## THE TASK
Please output exactly the lines of the material from the first through the line containing "face -Y and +Y.", and nothing more.

-- start --

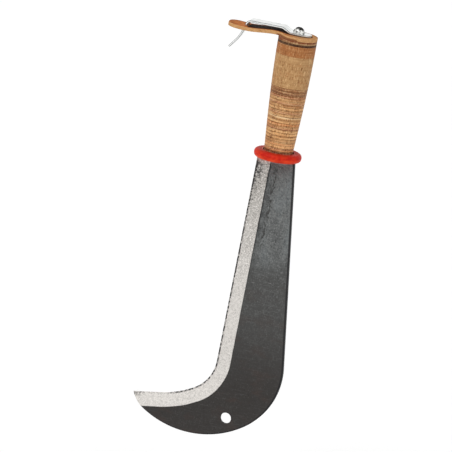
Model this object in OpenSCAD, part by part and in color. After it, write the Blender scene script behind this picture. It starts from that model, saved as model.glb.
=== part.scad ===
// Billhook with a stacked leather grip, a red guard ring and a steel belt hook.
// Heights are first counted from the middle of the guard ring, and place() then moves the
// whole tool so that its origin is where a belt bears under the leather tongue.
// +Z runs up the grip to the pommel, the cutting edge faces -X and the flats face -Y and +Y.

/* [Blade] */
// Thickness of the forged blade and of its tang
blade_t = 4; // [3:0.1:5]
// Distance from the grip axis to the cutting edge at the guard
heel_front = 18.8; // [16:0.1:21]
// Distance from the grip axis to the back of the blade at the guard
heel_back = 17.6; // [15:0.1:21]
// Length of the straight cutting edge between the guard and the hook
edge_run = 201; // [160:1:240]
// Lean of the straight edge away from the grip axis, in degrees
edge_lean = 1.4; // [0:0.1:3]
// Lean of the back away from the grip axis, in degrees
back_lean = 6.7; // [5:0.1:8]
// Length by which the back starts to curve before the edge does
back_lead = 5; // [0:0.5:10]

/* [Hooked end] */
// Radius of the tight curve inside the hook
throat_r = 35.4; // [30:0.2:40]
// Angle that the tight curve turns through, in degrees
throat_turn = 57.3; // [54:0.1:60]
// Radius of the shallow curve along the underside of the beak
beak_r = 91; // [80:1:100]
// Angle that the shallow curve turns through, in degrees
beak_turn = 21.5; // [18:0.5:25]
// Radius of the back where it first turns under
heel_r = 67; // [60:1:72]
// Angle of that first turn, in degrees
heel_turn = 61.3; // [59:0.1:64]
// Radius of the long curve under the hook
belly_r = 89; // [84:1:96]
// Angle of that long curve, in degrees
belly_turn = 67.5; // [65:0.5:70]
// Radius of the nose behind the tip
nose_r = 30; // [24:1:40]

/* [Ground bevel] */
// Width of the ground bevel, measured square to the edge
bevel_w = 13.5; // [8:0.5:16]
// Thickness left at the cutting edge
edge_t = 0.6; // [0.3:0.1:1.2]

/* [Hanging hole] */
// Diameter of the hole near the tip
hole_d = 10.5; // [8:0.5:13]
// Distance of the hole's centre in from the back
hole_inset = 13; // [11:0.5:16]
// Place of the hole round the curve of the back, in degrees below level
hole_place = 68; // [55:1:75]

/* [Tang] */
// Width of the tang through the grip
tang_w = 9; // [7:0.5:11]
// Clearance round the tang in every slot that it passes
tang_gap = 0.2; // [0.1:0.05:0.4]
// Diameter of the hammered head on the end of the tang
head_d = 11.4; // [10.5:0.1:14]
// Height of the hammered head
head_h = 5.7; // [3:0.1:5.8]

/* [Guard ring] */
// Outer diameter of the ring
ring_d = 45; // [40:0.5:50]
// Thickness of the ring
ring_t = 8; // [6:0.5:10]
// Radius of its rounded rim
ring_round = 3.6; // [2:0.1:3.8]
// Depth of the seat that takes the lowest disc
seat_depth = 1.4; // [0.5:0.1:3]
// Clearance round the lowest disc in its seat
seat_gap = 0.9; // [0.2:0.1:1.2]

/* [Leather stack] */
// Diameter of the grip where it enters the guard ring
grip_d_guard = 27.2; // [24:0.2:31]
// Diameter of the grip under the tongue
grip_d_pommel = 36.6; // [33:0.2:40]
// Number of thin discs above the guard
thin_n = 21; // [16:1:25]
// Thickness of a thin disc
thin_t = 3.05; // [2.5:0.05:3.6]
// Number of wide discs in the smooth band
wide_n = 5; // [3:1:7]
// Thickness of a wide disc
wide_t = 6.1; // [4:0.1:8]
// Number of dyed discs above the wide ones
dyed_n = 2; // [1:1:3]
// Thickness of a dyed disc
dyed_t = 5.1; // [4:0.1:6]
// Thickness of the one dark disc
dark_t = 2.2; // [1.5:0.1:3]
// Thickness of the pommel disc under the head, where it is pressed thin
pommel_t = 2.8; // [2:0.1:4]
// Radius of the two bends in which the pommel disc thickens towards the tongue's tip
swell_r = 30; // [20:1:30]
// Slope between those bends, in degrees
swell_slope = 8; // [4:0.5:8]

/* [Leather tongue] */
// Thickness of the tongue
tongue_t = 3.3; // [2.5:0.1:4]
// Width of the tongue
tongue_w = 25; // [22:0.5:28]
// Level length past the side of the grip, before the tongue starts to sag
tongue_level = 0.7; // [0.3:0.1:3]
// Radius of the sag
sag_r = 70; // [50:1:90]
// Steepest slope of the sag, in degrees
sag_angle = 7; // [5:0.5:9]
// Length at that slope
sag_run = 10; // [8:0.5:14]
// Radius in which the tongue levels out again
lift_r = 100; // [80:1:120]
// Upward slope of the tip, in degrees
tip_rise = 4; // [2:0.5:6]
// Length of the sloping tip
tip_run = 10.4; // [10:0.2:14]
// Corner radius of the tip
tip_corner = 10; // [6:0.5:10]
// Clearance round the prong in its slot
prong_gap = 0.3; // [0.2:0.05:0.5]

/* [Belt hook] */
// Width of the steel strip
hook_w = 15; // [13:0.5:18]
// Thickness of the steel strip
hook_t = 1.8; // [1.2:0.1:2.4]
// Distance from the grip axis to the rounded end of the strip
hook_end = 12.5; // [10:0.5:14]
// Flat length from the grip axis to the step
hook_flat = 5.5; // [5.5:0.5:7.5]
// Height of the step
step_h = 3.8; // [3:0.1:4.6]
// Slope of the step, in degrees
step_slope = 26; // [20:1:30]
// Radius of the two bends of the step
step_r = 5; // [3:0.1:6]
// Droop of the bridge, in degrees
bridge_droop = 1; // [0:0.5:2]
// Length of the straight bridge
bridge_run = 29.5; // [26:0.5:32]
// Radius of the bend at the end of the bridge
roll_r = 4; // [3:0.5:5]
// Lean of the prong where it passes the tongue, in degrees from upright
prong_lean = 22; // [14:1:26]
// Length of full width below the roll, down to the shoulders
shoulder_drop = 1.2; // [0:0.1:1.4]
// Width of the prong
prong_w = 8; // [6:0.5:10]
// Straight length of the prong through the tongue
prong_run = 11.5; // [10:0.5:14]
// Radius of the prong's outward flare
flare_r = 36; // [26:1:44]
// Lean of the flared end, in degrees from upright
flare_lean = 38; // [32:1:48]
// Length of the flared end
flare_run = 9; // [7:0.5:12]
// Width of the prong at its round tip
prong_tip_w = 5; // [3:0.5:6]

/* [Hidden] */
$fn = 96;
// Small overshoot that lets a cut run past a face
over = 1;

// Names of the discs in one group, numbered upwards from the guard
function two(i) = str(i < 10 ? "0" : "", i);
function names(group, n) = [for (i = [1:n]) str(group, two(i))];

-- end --

## RESULT OF THE EXERCISE
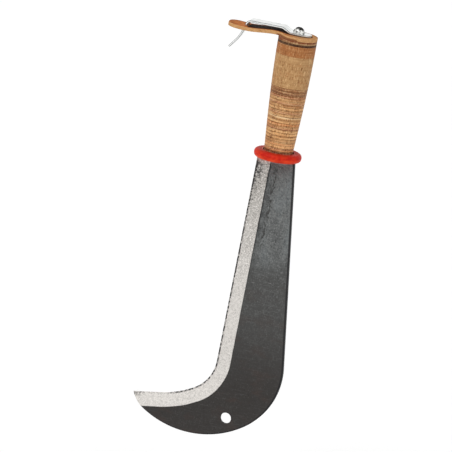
Model this object in OpenSCAD, part by part and in color. After it, write the Blender scene script behind this picture. It starts from that model, saved as model.glb.
=== part.scad ===
// Billhook with a stacked leather grip, a red guard ring and a steel belt hook.
// Heights are first counted from the middle of the guard ring, and place() then moves the
// whole tool so that its origin is where a belt bears under the leather tongue.
// +Z runs up the grip to the pommel, the cutting edge faces -X and the flats face -Y and +Y.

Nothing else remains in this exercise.